--- Task goal ---
Using the listing below, extract each line that has the word "Then" in it.

--- Provided records ---
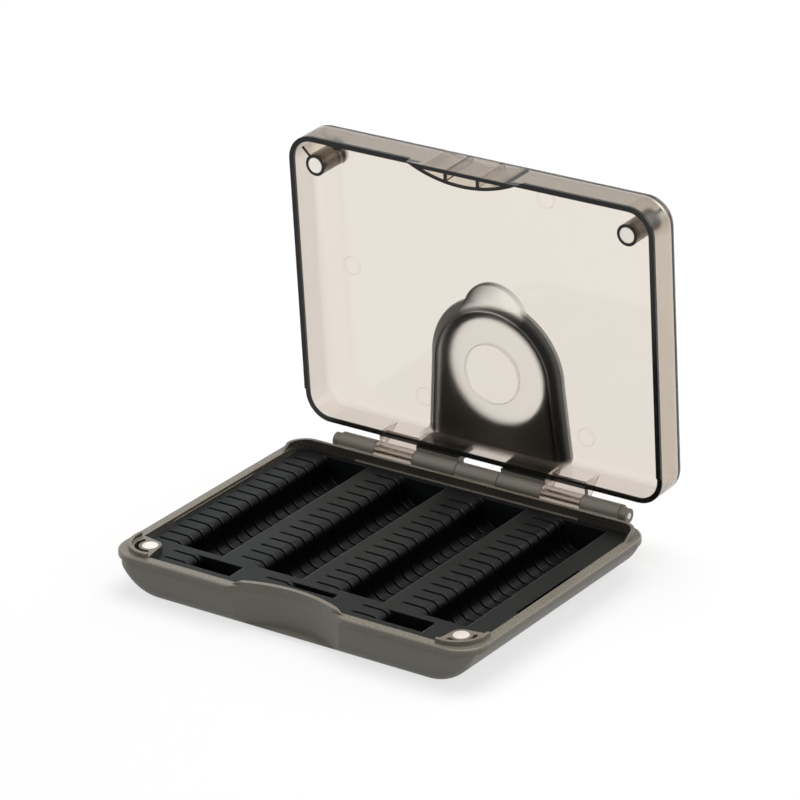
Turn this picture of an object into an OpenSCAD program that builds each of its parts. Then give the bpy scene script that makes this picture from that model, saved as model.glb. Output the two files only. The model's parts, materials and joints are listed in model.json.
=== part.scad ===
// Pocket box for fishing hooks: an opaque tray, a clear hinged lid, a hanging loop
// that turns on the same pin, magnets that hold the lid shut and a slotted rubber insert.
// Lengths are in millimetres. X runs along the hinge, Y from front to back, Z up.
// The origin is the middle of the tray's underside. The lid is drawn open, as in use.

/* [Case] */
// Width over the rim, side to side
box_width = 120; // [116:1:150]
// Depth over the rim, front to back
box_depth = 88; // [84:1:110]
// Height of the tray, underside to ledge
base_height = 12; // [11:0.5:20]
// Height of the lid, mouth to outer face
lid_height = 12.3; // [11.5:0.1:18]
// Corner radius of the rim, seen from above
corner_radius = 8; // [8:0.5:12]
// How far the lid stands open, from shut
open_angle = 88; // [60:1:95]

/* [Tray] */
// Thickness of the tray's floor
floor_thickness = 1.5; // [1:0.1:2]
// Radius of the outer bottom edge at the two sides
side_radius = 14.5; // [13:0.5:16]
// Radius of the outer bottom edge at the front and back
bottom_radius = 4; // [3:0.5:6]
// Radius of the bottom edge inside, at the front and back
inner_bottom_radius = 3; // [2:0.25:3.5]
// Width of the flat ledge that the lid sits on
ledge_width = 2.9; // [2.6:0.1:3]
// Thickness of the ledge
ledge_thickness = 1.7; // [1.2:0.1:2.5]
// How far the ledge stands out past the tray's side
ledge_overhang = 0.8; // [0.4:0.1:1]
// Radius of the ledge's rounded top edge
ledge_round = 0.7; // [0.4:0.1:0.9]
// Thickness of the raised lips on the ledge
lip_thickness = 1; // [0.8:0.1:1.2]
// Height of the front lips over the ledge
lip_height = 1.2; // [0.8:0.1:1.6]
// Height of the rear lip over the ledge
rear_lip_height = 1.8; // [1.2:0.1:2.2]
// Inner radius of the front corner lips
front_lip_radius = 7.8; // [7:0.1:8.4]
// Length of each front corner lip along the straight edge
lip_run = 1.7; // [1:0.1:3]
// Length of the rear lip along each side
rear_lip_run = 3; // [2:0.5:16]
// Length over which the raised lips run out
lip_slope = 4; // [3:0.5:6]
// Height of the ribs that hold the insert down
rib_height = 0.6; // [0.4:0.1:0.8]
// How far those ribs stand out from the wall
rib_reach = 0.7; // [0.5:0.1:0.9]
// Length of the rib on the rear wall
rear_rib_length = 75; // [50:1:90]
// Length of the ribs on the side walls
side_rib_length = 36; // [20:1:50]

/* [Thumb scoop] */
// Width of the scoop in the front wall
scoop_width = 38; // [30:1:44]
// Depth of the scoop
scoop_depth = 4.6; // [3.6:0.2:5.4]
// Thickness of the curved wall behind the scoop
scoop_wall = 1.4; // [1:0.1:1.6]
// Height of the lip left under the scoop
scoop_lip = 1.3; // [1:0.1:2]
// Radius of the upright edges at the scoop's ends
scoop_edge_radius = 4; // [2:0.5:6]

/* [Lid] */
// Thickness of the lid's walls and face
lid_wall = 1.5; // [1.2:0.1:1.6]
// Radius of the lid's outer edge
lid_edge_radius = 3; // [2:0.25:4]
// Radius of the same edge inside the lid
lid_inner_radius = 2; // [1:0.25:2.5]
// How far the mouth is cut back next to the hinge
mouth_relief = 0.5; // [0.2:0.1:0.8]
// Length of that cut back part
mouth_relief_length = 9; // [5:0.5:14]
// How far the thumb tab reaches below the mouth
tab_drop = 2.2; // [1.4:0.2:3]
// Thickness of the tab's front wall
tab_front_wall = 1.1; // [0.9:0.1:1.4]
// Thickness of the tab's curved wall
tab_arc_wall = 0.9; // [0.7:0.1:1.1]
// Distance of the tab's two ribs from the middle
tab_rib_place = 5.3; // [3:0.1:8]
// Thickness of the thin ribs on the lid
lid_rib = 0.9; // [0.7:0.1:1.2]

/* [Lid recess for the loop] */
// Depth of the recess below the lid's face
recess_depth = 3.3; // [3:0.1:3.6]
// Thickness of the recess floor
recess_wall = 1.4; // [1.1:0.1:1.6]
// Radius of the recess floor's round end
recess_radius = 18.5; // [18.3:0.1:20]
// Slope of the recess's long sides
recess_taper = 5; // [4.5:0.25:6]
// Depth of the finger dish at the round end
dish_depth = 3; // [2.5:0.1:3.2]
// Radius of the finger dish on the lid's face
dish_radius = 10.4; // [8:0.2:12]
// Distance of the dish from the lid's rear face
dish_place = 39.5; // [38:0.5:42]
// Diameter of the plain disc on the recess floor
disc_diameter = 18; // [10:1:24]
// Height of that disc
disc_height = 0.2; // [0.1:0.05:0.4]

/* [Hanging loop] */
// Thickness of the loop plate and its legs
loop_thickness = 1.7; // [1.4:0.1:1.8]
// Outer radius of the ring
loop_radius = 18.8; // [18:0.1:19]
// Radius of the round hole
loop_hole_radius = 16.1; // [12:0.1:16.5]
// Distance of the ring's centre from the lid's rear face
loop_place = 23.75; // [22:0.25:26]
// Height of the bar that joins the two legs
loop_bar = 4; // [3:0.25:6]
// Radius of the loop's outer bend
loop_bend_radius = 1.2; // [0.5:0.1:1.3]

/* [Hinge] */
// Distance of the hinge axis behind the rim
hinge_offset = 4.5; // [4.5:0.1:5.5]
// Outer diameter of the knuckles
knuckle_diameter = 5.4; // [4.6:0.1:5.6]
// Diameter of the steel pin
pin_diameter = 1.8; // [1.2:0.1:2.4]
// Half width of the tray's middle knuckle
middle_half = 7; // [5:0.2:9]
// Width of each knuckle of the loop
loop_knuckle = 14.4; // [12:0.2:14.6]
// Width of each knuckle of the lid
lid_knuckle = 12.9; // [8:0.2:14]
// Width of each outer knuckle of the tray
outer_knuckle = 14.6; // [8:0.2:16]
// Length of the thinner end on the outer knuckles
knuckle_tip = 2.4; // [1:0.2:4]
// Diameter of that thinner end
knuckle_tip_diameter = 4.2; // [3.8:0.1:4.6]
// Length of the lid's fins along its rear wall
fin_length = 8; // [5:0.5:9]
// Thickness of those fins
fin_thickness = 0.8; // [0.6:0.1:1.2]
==
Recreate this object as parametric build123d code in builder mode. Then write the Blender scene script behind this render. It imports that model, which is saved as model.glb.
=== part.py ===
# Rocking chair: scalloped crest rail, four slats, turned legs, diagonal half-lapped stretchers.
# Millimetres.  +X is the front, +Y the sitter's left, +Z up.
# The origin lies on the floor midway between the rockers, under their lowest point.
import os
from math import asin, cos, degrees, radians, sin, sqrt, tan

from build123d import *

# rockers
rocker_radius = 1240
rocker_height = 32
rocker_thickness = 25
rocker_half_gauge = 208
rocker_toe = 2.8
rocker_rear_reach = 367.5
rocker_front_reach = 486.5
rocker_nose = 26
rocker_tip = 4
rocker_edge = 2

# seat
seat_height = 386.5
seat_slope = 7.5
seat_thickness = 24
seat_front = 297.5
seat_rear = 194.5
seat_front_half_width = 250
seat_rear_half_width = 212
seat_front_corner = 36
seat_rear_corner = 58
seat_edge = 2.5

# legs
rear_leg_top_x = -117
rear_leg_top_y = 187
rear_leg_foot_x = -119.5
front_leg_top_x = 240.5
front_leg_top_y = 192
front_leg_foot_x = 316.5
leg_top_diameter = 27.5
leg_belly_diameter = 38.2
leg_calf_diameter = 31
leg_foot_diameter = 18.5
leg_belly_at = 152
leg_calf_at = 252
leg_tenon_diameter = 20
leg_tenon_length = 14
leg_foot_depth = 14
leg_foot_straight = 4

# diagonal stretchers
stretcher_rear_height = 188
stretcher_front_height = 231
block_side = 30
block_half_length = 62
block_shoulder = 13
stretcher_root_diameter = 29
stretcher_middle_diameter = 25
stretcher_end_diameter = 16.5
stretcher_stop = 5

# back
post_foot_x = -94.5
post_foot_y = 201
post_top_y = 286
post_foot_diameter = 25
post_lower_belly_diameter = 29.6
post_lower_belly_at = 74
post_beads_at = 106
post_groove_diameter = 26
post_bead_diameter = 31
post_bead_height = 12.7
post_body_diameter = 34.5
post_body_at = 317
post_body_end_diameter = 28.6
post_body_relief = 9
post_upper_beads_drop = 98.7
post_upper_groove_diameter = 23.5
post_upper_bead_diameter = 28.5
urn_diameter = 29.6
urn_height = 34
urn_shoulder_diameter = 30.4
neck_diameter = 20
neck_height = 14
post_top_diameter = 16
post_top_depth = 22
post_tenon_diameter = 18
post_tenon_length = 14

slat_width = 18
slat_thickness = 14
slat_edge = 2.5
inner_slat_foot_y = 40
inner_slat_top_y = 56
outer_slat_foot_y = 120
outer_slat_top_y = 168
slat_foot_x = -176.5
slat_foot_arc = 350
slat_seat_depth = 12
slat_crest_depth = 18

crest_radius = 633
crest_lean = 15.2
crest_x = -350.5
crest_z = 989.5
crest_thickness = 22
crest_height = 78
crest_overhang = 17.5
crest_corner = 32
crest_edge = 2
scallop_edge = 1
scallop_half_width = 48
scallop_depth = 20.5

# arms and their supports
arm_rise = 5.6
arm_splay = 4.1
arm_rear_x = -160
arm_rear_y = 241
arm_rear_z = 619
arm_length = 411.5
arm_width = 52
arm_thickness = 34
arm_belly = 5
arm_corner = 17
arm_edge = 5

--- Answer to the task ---
Turn this picture of an object into an OpenSCAD program that builds each of its parts. Then give the bpy scene script that makes this picture from that model, saved as model.glb. Output the two files only. The model's parts, materials and joints are listed in model.json.
Recreate this object as parametric build123d code in builder mode. Then write the Blender scene script behind this render. It imports that model, which is saved as model.glb.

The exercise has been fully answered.